The Turkish military says it needs Iraqi help to halt the rebel infiltration from bases across the long and mountainous border.
BANGKOK, Thailand -- Thai police arrested a key protest leader and one-time Bangkok mayor yesterday on charges of insurrection in a continuing crackdown against an anti-government movement that spearheaded the ouster of a prime minister last month.
Chamlong Srimuang was seen being hauled away by police at a polling station where an election for the city's top job was beginning. Police Col. Sarathon Pradit confirmed that Mr. Chamlong had been arrested.
Police on Aug. 27 issued arrest warrants for nine members of the People's Alliance for Democracy, the anti-government group that orchestrated mass street demonstrations that virtually paralyzed the government of Prime Minister Samak Sundaravej last month.

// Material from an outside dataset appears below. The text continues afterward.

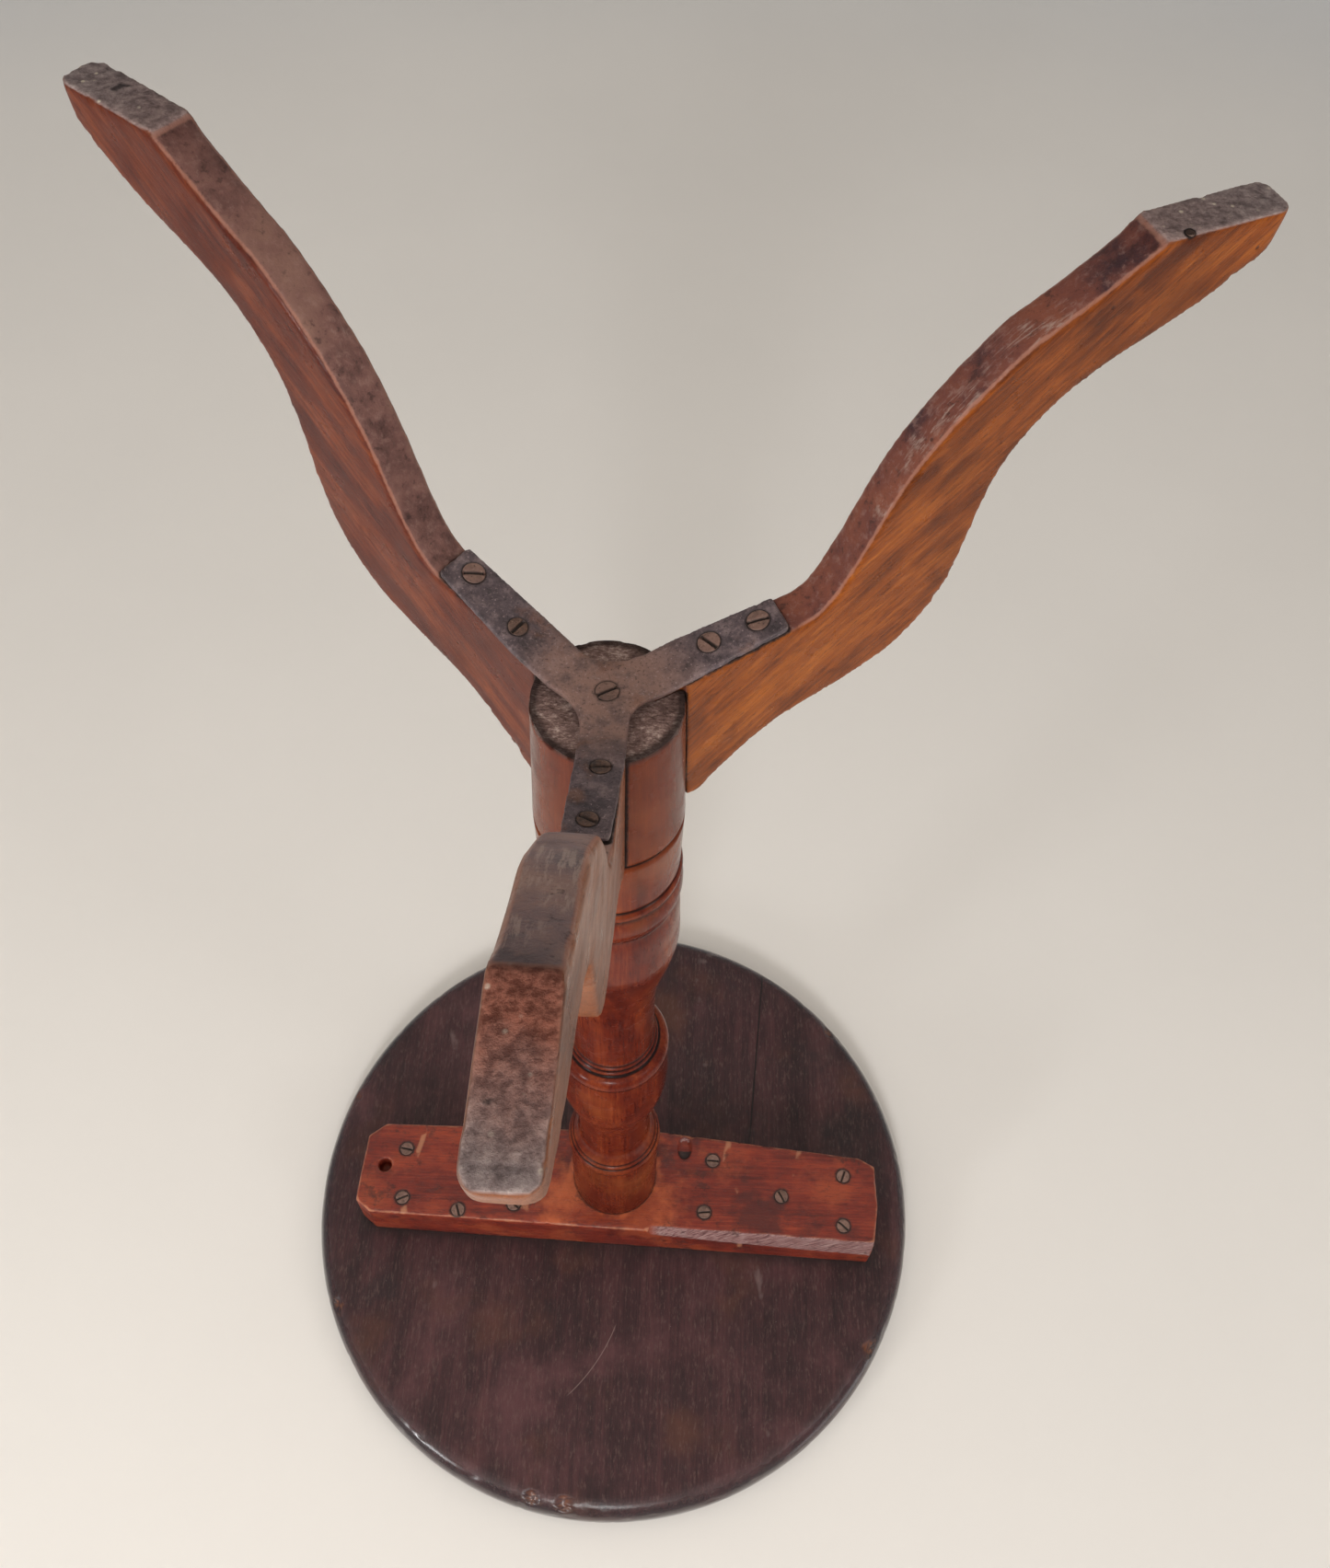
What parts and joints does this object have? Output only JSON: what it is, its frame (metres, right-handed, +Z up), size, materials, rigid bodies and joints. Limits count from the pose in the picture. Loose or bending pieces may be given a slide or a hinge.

Exit polls yesterday showed Apirak Kosayodhin, the leader of Thailand's opposition Democrat Party, won re-election yesterday as governor of Bangkok, leading by a large margin over Prapas Chongsa-nguan of the ruling People's Power Party and Chuwit Kamolvisit, former owner of a string of massage parlors.
DERA ISMAIL KHAN, Pakistan -- The Taliban are furious about the latest apparent U.S. missile strike in Pakistan, indicating a senior militant may be among two dozen people killed, officials and residents said yesterday.
The attack Friday on the North Waziristan tribal region was believed to have killed several Arab fighters but government officials have been notably quiet.
The U.S. has ramped up cross-border strikes that target alleged al-Qaida and Taliban hideouts in Pakistan's tribal regions bordering Afghanistan. Pakistani leaders have condemned the attacks as violations of their country's sovereignty.
Pakistan's chief army spokesman Maj. Gen. Athar Abbas said at least 20 people died in the attack, eight of them foreign militants.
Extremists based in Pakistan's border regions have been blamed for attacks on American and NATO forces in Afghanistan and for violence inside Pakistan. Al-Qaida leaders including Osama bin Laden are believed to be hiding somewhere in the lawless tribal regions along the border.
ALGIERS, Algeria -- A baby was found alive by rescuers after spending four days in a pool of mud following flash floods that killed at least 41 people in central Algeria this week, a local official said yesterday.
The state-run APS news agency said the 4-month-old baby appeared in good health after being discovered late Saturday and had been handed to a family while authorities looked for its parents.
The reported rescue came as authorities confirmed at least 41 deaths in the floods.